Reproduce the listing below in its entirety. Change nothing.

Dataset extract =>
>>>>>

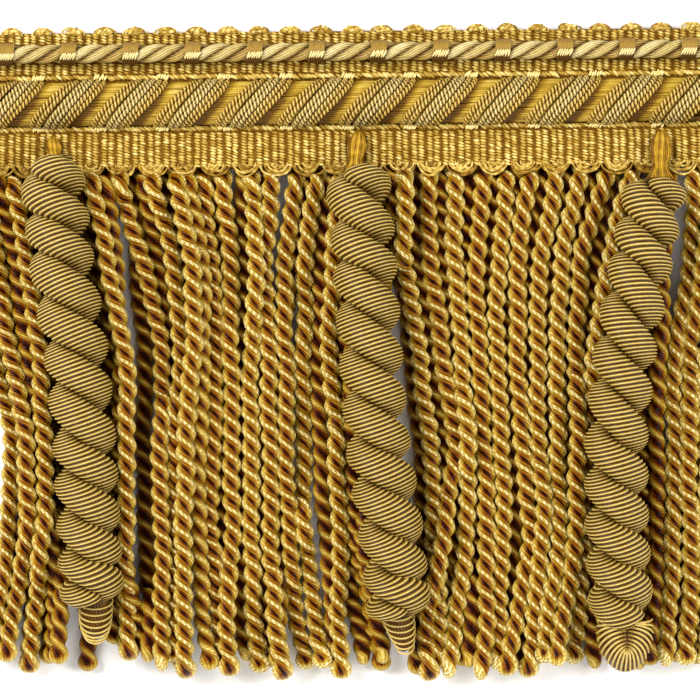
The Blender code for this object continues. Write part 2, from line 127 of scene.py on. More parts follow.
BACK_CORDS = (
    Cord(0, -93.8, -91.0, -86.5, -82.3, -82.8, -86.3, -87.5, -74.5),
    Cord(0, -91.0, -86.6, -83.4, -80.6, -81.0, -80.0, -80.0, -76.0),
    Cord(0, -88.5, -83.6, -80.5, -78.3, -78.0, -75.5, -75.5, -77.5),
    Cord(0, -81.0, -77.5, -74.8, -73.5, -74.5, -74.0, -74.0, -77.0),
    Cord(0, -77.5, -73.8, -72.0, -71.5, -72.5, -72.3, -72.5, -77.0),
    Cord(0, -72.0, -70.5, -68.8, -67.5, -66.3, -65.8, -65.8, -79.5),
    Cord(0, -66.3, -64.3, -62.5, -60.8, -59.5, -59.3, -59.3, -72.8),
    Cord(0, -63.5, -61.2, -59.9, -59.2, -58.8, -56.0, -56.0, -74.0),
    Cord(0, -61.3, -58.8, -57.0, -57.3, -58.0, -52.8, -52.5, -74.5),
    Cord(0, -54.5, -53.6, -51.3, -51.8, -51.3, -49.8, -50.5, -76.3),
    Cord(0, -52.0, -48.5, -45.0, -45.8, -45.4, -45.2, -45.2, -77.5),
    Cord(0, -47.5, -41.3, -40.5, -42.5, -42.5, -42.8, -42.0, -79.0),
    Cord(2, -40.5, -37.0, -36.5, -37.8, -38.0, -36.5, -35.0, -78.8),
    Cord(0, -34.3, -32.3, -31.5, -32.0, -32.3, -31.8, -31.3, -78.0),
    Cord(0, -26.8, -26.8, -27.0, -27.3, -27.5, -26.8, -25.8, -77.3),
    Cord(0, -22.0, -22.0, -22.5, -22.3, -22.0, -21.5, -18.8, -79.0),
    Cord(0, -10.5, -14.0, -18.3, -18.0, -17.5, -18.3, -17.3, -78.5),
    Cord(0, -5.0, -7.3, -8.5, -7.5, -6.2, -4.3, -3.8, -79.0),
    Cord(0, 0.0, -1.0, -2.0, -1.8, -1.3, 1.3, 3.8, -78.5),
    Cord(0, 3.0, 2.0, 0.5, 0.0, 1.3, 5.3, 8.5, -80.0),
    Cord(0, 7.0, 6.0, 4.5, 4.0, 3.0, 6.5, 8.3, -78.0),
    Cord(0, 8.8, 8.5, 7.5, 8.5, 10.5, 13.0, 13.8, -73.3),
    Cord(0, 10.5, 12.3, 15.3, 17.5, 19.0, 17.0, 16.8, -81.0),
    Cord(0, 16.5, 17.0, 20.3, 23.5, 22.5, 24.0, 23.0, -78.5),
    Cord(0, 22.8, 23.3, 25.5, 27.3, 26.5, 28.5, 28.0, -79.0),
    Cord(0, 30.0, 29.0, 30.0, 31.5, 32.0, 30.5, 29.5, -79.0),
    Cord(0, 36.5, 34.5, 34.5, 35.8, 36.3, 35.5, 35.0, -79.0),
    Cord(0, 42.3, 39.5, 39.3, 40.5, 41.5, 39.8, 39.0, -78.0),
    Cord(0, 48.8, 44.8, 44.3, 45.0, 47.0, 44.0, 42.5, -79.0),
    Cord(0, 55.0, 50.3, 49.3, 49.5, 50.5, 47.8, 46.5, -79.0),
    Cord(0, 61.5, 55.3, 54.3, 54.3, 54.5, 51.5, 49.8, -78.0),
    Cord(0, 66.3, 61.5, 60.3, 60.0, 60.0, 60.0, 61.8, -80.0),
    Cord(0, 71.5, 69.5, 67.0, 64.0, 63.5, 63.5, 64.5, -77.0),
    Cord(0, 77.5, 75.5, 72.5, 69.5, 69.0, 68.5, 68.5, -75.8),
    Cord(0, 76.3, 75.0, 74.5, 74.0, 74.0, 72.5, 72.0, -80.3),
    Cord(0, 79.5, 78.5, 77.3, 76.5, 77.5, 75.9, 75.3, -79.0),
    Cord(0, 88.5, 87.0, 83.0, 82.8, 83.3, 82.8, 81.5, -78.5),
    Cord(0, 94.3, 90.5, 87.0, 86.8, 87.0, 87.5, 86.8, -79.0),
)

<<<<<

Result for this task =>
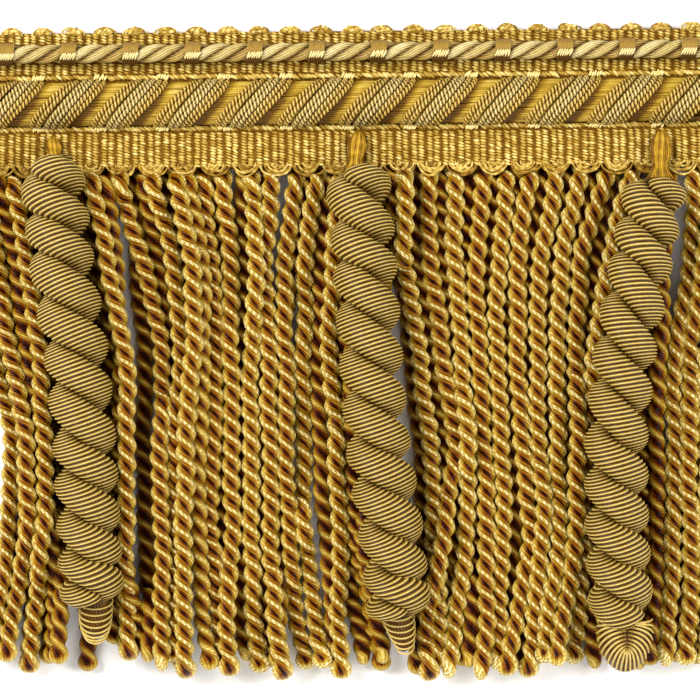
The Blender code for this object continues. Write part 2, from line 127 of scene.py on. More parts follow.
BACK_CORDS = (
    Cord(0, -93.8, -91.0, -86.5, -82.3, -82.8, -86.3, -87.5, -74.5),
    Cord(0, -91.0, -86.6, -83.4, -80.6, -81.0, -80.0, -80.0, -76.0),
    Cord(0, -88.5, -83.6, -80.5, -78.3, -78.0, -75.5, -75.5, -77.5),
    Cord(0, -81.0, -77.5, -74.8, -73.5, -74.5, -74.0, -74.0, -77.0),
    Cord(0, -77.5, -73.8, -72.0, -71.5, -72.5, -72.3, -72.5, -77.0),
    Cord(0, -72.0, -70.5, -68.8, -67.5, -66.3, -65.8, -65.8, -79.5),
    Cord(0, -66.3, -64.3, -62.5, -60.8, -59.5, -59.3, -59.3, -72.8),
    Cord(0, -63.5, -61.2, -59.9, -59.2, -58.8, -56.0, -56.0, -74.0),
    Cord(0, -61.3, -58.8, -57.0, -57.3, -58.0, -52.8, -52.5, -74.5),
    Cord(0, -54.5, -53.6, -51.3, -51.8, -51.3, -49.8, -50.5, -76.3),
    Cord(0, -52.0, -48.5, -45.0, -45.8, -45.4, -45.2, -45.2, -77.5),
    Cord(0, -47.5, -41.3, -40.5, -42.5, -42.5, -42.8, -42.0, -79.0),
    Cord(2, -40.5, -37.0, -36.5, -37.8, -38.0, -36.5, -35.0, -78.8),
    Cord(0, -34.3, -32.3, -31.5, -32.0, -32.3, -31.8, -31.3, -78.0),
    Cord(0, -26.8, -26.8, -27.0, -27.3, -27.5, -26.8, -25.8, -77.3),
    Cord(0, -22.0, -22.0, -22.5, -22.3, -22.0, -21.5, -18.8, -79.0),
    Cord(0, -10.5, -14.0, -18.3, -18.0, -17.5, -18.3, -17.3, -78.5),
    Cord(0, -5.0, -7.3, -8.5, -7.5, -6.2, -4.3, -3.8, -79.0),
    Cord(0, 0.0, -1.0, -2.0, -1.8, -1.3, 1.3, 3.8, -78.5),
    Cord(0, 3.0, 2.0, 0.5, 0.0, 1.3, 5.3, 8.5, -80.0),
    Cord(0, 7.0, 6.0, 4.5, 4.0, 3.0, 6.5, 8.3, -78.0),
    Cord(0, 8.8, 8.5, 7.5, 8.5, 10.5, 13.0, 13.8, -73.3),
    Cord(0, 10.5, 12.3, 15.3, 17.5, 19.0, 17.0, 16.8, -81.0),
    Cord(0, 16.5, 17.0, 20.3, 23.5, 22.5, 24.0, 23.0, -78.5),
    Cord(0, 22.8, 23.3, 25.5, 27.3, 26.5, 28.5, 28.0, -79.0),
    Cord(0, 30.0, 29.0, 30.0, 31.5, 32.0, 30.5, 29.5, -79.0),
    Cord(0, 36.5, 34.5, 34.5, 35.8, 36.3, 35.5, 35.0, -79.0),
    Cord(0, 42.3, 39.5, 39.3, 40.5, 41.5, 39.8, 39.0, -78.0),
    Cord(0, 48.8, 44.8, 44.3, 45.0, 47.0, 44.0, 42.5, -79.0),
    Cord(0, 55.0, 50.3, 49.3, 49.5, 50.5, 47.8, 46.5, -79.0),
    Cord(0, 61.5, 55.3, 54.3, 54.3, 54.5, 51.5, 49.8, -78.0),
    Cord(0, 66.3, 61.5, 60.3, 60.0, 60.0, 60.0, 61.8, -80.0),
    Cord(0, 71.5, 69.5, 67.0, 64.0, 63.5, 63.5, 64.5, -77.0),
    Cord(0, 77.5, 75.5, 72.5, 69.5, 69.0, 68.5, 68.5, -75.8),
    Cord(0, 76.3, 75.0, 74.5, 74.0, 74.0, 72.5, 72.0, -80.3),
    Cord(0, 79.5, 78.5, 77.3, 76.5, 77.5, 75.9, 75.3, -79.0),
    Cord(0, 88.5, 87.0, 83.0, 82.8, 83.3, 82.8, 81.5, -78.5),
    Cord(0, 94.3, 90.5, 87.0, 86.8, 87.0, 87.5, 86.8, -79.0),
)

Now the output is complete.